[Stored data entries]
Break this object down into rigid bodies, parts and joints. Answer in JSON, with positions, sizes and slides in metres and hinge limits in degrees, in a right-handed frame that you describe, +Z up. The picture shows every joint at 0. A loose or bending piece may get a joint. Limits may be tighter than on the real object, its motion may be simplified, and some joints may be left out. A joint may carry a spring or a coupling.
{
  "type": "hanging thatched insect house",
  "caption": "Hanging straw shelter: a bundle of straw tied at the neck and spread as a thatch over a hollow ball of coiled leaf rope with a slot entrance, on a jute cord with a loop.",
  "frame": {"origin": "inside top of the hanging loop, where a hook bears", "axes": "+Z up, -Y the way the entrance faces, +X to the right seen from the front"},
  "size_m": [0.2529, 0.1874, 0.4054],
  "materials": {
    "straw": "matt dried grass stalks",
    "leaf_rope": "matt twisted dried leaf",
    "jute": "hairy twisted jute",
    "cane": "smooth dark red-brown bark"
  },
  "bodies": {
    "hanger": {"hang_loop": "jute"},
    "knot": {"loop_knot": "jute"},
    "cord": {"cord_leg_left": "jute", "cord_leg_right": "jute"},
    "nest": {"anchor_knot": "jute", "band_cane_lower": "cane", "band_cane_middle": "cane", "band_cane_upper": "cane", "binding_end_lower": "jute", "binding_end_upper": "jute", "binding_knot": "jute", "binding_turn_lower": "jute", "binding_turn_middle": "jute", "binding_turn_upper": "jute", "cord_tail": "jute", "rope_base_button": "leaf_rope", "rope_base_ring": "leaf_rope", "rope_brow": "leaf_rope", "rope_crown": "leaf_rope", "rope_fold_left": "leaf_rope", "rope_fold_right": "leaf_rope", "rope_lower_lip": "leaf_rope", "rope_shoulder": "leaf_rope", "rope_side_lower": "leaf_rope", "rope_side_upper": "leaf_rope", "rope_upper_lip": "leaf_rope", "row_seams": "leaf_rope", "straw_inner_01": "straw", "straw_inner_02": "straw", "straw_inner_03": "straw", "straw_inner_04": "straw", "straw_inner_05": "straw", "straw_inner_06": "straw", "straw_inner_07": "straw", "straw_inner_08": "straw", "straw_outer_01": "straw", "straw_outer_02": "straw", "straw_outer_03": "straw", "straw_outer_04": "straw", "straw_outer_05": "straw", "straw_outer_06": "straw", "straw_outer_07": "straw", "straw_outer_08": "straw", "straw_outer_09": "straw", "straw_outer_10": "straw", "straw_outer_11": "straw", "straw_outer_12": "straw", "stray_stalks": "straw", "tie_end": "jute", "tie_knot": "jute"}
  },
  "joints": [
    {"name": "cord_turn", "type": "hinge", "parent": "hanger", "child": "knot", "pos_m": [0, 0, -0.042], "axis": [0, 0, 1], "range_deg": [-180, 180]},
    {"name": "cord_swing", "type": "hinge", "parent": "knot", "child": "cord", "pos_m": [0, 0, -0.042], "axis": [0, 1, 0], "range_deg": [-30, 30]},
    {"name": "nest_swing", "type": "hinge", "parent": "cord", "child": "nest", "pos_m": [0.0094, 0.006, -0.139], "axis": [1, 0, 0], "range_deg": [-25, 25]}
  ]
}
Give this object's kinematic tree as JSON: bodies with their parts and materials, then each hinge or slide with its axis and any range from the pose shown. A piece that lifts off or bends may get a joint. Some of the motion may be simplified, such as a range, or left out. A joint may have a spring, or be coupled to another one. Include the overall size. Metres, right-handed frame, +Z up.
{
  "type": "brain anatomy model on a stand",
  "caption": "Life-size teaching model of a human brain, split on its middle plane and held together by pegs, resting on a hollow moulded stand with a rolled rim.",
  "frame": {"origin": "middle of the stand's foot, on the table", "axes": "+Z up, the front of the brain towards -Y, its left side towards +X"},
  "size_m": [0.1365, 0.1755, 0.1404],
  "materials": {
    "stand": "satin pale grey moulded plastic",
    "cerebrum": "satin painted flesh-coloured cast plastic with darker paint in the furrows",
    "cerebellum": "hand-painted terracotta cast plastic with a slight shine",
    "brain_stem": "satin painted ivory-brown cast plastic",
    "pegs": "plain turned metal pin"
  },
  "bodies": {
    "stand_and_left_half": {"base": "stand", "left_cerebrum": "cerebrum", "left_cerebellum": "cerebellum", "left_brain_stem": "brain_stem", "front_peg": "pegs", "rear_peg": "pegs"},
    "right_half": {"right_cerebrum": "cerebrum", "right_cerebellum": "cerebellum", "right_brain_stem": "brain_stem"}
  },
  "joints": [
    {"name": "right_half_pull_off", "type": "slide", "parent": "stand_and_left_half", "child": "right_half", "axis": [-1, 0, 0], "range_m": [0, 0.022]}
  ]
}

» **What to do**
Pick out every line of the listing containing the word "bodies", and show those lines.

» **Written response**
Break this object down into rigid bodies, parts and joints. Answer in JSON, with positions, sizes and slides in metres and hinge limits in degrees, in a right-handed frame that you describe, +Z up. The picture shows every joint at 0. A loose or bending piece may get a joint. Limits may be tighter than on the real object, its motion may be simplified, and some joints may be left out. A joint may carry a spring or a coupling.
  "bodies": {
Give this object's kinematic tree as JSON: bodies with their parts and materials, then each hinge or slide with its axis and any range from the pose shown. A piece that lifts off or bends may get a joint. Some of the motion may be simplified, such as a range, or left out. A joint may have a spring, or be coupled to another one. Include the overall size. Metres, right-handed frame, +Z up.
  "bodies": {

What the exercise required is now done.